MTA Law Working Papers
2017/2
Disability practitioner and scholar Stephen Rosenbaum proposes a radical change in the United States administrative adversarial adjudicatory process for resolution of special education disputes between educators and students with disabilities, looking for inspiration in part to Canada and the Commonwealth’s use of an inquisitorial approach. Adversarial adjudication has had many critics over the years. Typically, the dispute is over whether students are receiving an appropriate array of instructional interventions and services. The author’s blueprint calls for replacing the due process hearing with another model.
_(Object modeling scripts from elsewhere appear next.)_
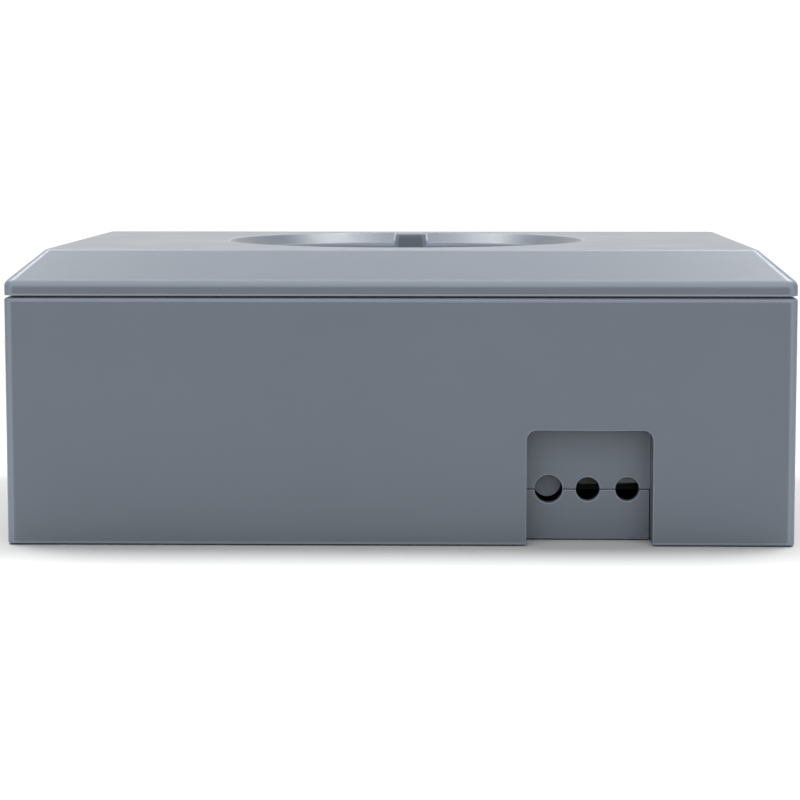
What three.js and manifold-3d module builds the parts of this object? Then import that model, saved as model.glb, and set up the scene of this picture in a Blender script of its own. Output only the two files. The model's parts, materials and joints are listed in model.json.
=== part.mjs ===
// Powered security tag detacher: closed moulded case with a round nest in the lid,
// a curved release probe swung by a geared motor, and a split cable bay at the rear.
// Millimetres. Origin at the bottom centre, +X right seen from the cable side,
// -Y towards the cable bay, +Z up.
import * as THREE from 'three';
import { mergeVertices } from 'three/addons/utils/BufferGeometryUtils.js';
import Module from 'manifold-3d';

const wasm = await Module();
wasm.setup();

// ---- Driving sizes: case
const WIDTH = 240;
const DEPTH = 156;
const HEIGHT = 90;
const WALL = 3;
const CORNER_R = 2;
const SKIRT_Z = 0.5;
const HOUSING_TOP_Z = 75.7;
const COVER_Z = 76.3;
const LIP_TOP_Z = 80.3;
const CHAMFER_IN = 11.3;
const COVER_INNER_STEP_Z = 79;
const COVER_INNER_IN = 12.2;
const PLATE_TOP_Z = 3.8;
const FIT_GAP = 0.3;

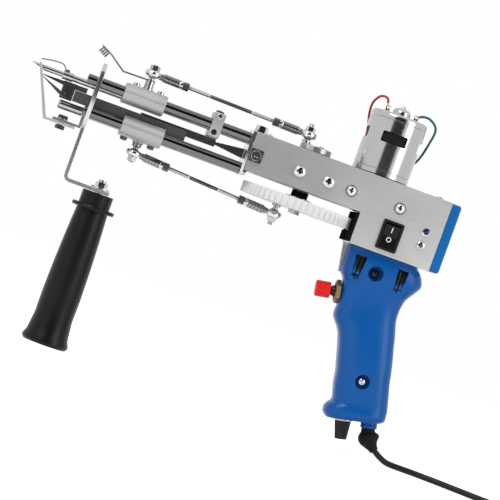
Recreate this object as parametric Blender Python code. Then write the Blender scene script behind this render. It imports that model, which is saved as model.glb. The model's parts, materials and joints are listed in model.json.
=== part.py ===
"""Handheld tufting machine: an electric hand tool that pushes yarn through cloth and cuts the loops.

Lengths are in metres. +X runs back from the needle to the rear cap, -Y is the side with the switches, +Z is
up, and the tool stands on its front handle at Z = 0. Each sub-part is one object. A piece that moves hangs
from an empty on its joint's axis.
"""

import math

import bmesh
import bpy
from mathutils import Matrix, Vector

# Fits and fineness
FIT_GAP = 0.0003
RUNNING_GAP = 0.0006
OVERRUN = 0.001
LARGE_SIDES = 24
MID_SIDES = 16
SMALL_SIDES = 10
HEX_SIDES = 6
ARC_STEPS = 3
SMOOTH_ANGLE = math.radians(35)

# Body: two cheeks of sheet metal, slim ahead of the grip and deep above it
BODY_TOP = 0.1944
SLIM_DEPTH = 0.0285
DEEP_DEPTH = 0.0518
BODY_FRONT = 0.0040
SLIM_LENGTH = 0.0885
DEEP_LENGTH = 0.0604
BODY_WIDTH = 0.0460
CHEEK_SHEET = 0.0015
COVER_SHEET = 0.0015

# Gear train and crank
GEAR_MODULE = 0.0015
GEAR_TEETH = 54
PINION_TEETH = 12
GEAR_FACE = 0.0079
GEAR_DROP = 0.0067
CRANK_FROM_FRONT = 0.0455
CRANK_SHAFT_RADIUS = 0.0040
UPPER_THROW = 0.0086
LOWER_THROW = 0.0132

# Rails that carry the two sliders
RAIL_RADIUS = 0.0040
RAIL_SPREAD = 0.0260
RAIL_DROP = 0.0060
RAIL_RISE = 0.0223
RAIL_LENGTH = 0.1124
REAR_PLATE_SHEET = 0.0020
FRONT_PLATE_SHEET = 0.0030

# Front handle and rear grip
HANDLE_LENGTH = 0.1144
GRIP_HEIGHT = 0.1225
GRIP_REACH = 0.0707
GRIP_WIDTH = 0.0350
GRIP_WALL = 0.0025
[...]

Under current law, the hearing is usually conducted by an administrative jurist in which the parties present evidence, expert testimony and argument, if the parents and administrators have been unable to resolve their disagreement at a school-based team meeting, mediation or some other informal conference. In Rosenbaum’s proposal, disagreements would instead be reviewed by a special master whose expertise is in education or disability rather than law. Through a process of problem-solving or “active adjudication,” the master would attempt to quickly resolve the dispute by holding a conference, conducting a hearing or brief investigation, receiving more documents, consulting with experts or corresponding in some other mode with the parties. The master’s determination would be subject to judicial review in limited circumstances. (A version of this paper was delivered at a symposium at the University of California, Exploring Law, Disability and the Challenge of Equality in Canada and the United States (5 December 2014)).